> [What this task involves]
From the first line of the data below, repeat each line exactly until you reach the line with "return (x - fan * (z - REST_R), y, z)"; include that line too.

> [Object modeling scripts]
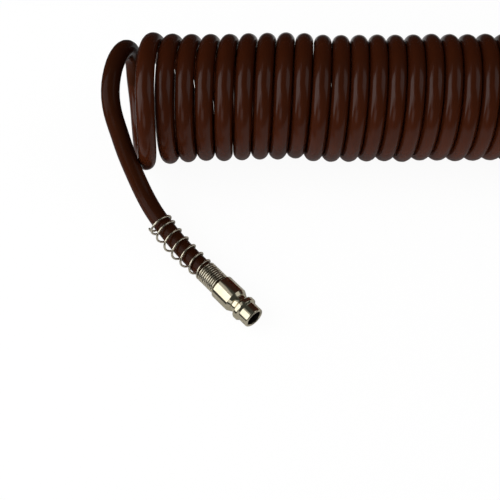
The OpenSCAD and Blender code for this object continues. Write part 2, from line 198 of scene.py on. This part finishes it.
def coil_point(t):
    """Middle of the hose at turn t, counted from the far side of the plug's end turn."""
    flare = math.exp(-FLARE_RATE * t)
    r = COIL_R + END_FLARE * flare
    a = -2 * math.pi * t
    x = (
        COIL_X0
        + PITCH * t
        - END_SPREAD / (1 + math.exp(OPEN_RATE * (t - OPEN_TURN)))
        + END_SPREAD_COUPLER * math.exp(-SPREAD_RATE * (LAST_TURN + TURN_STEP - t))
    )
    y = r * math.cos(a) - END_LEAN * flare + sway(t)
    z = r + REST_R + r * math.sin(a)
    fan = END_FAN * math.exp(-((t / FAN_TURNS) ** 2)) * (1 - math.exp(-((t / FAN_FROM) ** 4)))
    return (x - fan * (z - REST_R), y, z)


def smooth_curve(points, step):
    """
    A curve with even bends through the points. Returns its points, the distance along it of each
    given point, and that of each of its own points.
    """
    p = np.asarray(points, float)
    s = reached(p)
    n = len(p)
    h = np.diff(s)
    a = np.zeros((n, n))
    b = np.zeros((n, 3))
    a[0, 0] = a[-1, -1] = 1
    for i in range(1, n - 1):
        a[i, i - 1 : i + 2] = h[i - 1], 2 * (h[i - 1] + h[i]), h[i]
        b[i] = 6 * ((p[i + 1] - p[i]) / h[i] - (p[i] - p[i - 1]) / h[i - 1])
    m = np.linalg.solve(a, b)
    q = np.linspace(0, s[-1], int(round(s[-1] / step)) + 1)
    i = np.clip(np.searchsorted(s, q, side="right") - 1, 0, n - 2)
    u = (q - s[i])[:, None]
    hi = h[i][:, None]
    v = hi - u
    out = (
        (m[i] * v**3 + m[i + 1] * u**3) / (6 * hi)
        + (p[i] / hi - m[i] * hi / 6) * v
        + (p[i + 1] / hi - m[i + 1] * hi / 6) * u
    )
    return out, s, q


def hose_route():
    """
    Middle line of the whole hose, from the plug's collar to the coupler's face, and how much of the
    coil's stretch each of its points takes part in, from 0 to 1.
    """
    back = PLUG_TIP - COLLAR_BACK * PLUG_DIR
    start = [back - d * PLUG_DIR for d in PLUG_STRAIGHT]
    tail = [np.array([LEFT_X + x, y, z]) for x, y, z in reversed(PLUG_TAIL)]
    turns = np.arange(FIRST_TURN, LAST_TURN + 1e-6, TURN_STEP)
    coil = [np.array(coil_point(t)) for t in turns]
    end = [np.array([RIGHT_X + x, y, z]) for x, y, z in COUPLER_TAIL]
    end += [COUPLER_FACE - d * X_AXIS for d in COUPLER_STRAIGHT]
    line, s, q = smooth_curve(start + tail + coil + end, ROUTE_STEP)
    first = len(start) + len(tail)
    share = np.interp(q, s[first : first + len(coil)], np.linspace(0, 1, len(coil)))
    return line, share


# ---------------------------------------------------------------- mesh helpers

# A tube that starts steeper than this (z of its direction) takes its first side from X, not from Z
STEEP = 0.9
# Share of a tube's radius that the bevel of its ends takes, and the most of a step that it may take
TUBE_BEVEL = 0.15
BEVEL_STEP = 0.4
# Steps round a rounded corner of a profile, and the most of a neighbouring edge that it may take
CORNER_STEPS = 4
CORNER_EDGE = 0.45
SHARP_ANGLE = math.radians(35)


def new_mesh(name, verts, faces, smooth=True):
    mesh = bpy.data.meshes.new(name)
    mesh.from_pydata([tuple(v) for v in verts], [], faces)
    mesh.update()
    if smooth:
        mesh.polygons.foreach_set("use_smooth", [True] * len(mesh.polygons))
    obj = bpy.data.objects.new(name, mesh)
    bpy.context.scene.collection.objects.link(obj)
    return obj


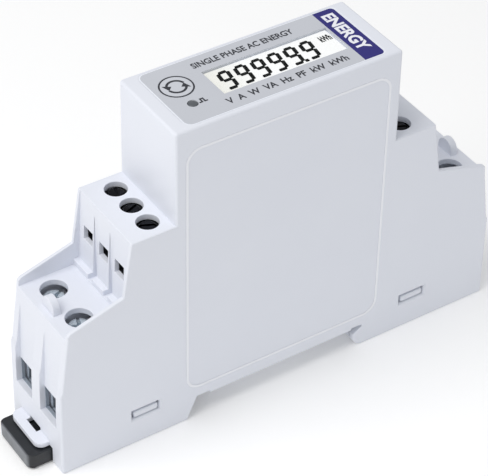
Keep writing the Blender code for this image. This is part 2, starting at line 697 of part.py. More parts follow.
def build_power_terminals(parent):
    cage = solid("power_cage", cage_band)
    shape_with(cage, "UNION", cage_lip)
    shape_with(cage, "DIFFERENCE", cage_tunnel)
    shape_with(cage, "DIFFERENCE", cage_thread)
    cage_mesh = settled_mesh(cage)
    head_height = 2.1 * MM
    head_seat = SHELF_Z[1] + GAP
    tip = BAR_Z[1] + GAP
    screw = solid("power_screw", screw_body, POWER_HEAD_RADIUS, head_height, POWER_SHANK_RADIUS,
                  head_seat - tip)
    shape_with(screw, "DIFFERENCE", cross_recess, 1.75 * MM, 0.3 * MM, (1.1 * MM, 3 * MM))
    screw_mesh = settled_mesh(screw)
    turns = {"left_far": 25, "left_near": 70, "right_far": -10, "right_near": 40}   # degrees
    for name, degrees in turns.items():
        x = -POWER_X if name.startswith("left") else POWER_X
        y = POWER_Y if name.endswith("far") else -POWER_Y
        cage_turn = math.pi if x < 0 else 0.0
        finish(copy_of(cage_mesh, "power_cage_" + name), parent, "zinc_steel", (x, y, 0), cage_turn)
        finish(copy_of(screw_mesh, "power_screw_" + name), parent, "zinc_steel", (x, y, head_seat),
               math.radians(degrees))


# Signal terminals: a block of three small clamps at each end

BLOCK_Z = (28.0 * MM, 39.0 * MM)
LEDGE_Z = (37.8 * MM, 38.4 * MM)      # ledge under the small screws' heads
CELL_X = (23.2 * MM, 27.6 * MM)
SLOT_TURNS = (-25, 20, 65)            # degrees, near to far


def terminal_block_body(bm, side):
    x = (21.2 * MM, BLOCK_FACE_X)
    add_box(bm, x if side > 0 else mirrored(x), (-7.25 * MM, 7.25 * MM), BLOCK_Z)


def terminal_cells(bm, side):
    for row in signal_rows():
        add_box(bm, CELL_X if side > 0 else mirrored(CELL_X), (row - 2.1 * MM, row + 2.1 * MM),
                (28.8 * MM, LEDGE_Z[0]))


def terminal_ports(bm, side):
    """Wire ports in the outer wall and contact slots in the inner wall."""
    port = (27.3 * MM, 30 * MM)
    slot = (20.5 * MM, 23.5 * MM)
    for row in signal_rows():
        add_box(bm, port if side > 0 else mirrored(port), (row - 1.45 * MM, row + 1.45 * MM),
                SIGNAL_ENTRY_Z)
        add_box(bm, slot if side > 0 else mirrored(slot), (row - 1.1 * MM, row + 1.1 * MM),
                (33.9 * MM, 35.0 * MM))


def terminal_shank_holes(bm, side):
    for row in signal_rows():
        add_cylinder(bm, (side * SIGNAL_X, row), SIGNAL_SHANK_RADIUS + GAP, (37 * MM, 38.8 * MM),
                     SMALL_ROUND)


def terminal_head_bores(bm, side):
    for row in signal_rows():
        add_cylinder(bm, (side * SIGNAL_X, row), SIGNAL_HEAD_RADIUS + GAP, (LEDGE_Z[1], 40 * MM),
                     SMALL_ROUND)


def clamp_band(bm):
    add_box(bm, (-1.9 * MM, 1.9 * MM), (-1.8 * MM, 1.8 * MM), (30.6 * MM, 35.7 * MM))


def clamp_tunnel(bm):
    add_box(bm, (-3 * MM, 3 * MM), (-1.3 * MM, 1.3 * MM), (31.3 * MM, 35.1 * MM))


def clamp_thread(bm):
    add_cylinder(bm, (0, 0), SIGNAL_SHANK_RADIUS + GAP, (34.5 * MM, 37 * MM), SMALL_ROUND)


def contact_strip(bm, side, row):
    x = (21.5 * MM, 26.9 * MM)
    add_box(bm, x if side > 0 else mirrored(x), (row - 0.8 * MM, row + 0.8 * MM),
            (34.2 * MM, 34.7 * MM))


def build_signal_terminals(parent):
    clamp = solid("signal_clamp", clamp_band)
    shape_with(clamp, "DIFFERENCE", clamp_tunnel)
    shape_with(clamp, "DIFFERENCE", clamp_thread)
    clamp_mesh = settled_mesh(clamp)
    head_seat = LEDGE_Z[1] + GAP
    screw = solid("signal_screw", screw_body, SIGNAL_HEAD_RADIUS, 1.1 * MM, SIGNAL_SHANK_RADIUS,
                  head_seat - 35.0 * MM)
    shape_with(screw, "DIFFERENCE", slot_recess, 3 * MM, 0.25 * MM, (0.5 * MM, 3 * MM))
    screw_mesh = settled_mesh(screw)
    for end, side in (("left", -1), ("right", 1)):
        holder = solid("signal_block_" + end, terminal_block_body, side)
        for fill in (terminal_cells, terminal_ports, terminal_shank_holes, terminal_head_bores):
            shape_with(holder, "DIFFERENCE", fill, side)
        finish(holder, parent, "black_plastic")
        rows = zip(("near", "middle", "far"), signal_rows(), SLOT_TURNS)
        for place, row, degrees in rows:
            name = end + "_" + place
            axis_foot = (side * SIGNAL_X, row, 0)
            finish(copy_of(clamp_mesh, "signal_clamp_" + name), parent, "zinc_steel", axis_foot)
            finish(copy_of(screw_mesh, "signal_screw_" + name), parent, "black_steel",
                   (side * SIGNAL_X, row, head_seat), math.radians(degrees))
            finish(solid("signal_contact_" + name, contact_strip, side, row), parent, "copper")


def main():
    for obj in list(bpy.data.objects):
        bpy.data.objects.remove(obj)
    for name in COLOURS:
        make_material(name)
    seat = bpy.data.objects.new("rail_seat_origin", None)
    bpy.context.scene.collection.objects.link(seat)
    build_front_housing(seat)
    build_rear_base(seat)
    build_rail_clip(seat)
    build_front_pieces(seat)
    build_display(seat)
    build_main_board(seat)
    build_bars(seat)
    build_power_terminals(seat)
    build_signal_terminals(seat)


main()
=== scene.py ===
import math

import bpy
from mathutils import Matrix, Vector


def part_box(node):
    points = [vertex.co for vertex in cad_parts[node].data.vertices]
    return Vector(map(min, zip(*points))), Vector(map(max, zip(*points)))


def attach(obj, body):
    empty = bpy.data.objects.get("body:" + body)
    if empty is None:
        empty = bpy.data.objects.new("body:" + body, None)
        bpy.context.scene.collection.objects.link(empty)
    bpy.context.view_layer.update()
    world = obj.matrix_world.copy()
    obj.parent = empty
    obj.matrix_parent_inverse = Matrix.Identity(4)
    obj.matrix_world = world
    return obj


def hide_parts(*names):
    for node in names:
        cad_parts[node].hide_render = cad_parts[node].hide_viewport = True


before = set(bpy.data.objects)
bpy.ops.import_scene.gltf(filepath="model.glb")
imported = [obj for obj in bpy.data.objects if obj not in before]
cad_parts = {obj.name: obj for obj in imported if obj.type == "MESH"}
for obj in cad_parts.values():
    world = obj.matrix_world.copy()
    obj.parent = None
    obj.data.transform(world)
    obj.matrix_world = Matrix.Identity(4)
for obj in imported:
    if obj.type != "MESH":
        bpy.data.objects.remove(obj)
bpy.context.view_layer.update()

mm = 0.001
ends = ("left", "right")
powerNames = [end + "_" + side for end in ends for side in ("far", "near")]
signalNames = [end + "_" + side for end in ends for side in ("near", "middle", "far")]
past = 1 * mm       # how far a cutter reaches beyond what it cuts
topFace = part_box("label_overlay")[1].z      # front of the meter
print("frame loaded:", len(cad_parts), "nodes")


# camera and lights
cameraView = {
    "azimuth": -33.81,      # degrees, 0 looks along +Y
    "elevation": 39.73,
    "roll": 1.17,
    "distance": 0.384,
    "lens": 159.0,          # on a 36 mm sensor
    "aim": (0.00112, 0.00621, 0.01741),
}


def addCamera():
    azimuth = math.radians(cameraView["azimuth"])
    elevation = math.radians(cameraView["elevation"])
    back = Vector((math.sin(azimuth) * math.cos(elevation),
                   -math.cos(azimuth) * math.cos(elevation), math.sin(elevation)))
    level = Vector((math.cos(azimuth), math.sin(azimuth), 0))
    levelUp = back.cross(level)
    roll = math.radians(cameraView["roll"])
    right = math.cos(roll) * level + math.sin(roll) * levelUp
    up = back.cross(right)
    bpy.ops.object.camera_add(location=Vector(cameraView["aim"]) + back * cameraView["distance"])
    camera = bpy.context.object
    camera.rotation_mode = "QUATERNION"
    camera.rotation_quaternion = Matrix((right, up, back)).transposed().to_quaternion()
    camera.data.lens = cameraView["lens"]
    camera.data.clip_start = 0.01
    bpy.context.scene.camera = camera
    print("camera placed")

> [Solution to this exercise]
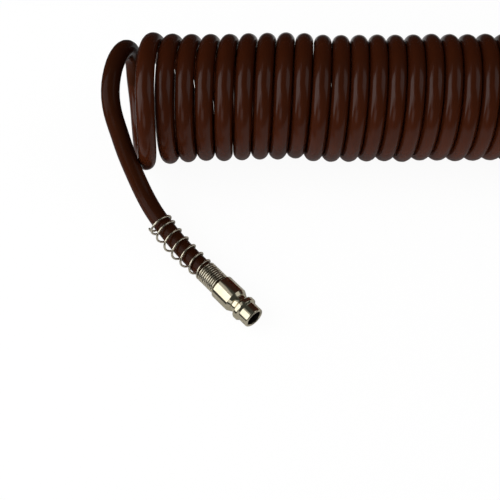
The OpenSCAD and Blender code for this object continues. Write part 2, from line 198 of scene.py on. This part finishes it.
def coil_point(t):
    """Middle of the hose at turn t, counted from the far side of the plug's end turn."""
    flare = math.exp(-FLARE_RATE * t)
    r = COIL_R + END_FLARE * flare
    a = -2 * math.pi * t
    x = (
        COIL_X0
        + PITCH * t
        - END_SPREAD / (1 + math.exp(OPEN_RATE * (t - OPEN_TURN)))
        + END_SPREAD_COUPLER * math.exp(-SPREAD_RATE * (LAST_TURN + TURN_STEP - t))
    )
    y = r * math.cos(a) - END_LEAN * flare + sway(t)
    z = r + REST_R + r * math.sin(a)
    fan = END_FAN * math.exp(-((t / FAN_TURNS) ** 2)) * (1 - math.exp(-((t / FAN_FROM) ** 4)))
    return (x - fan * (z - REST_R), y, z)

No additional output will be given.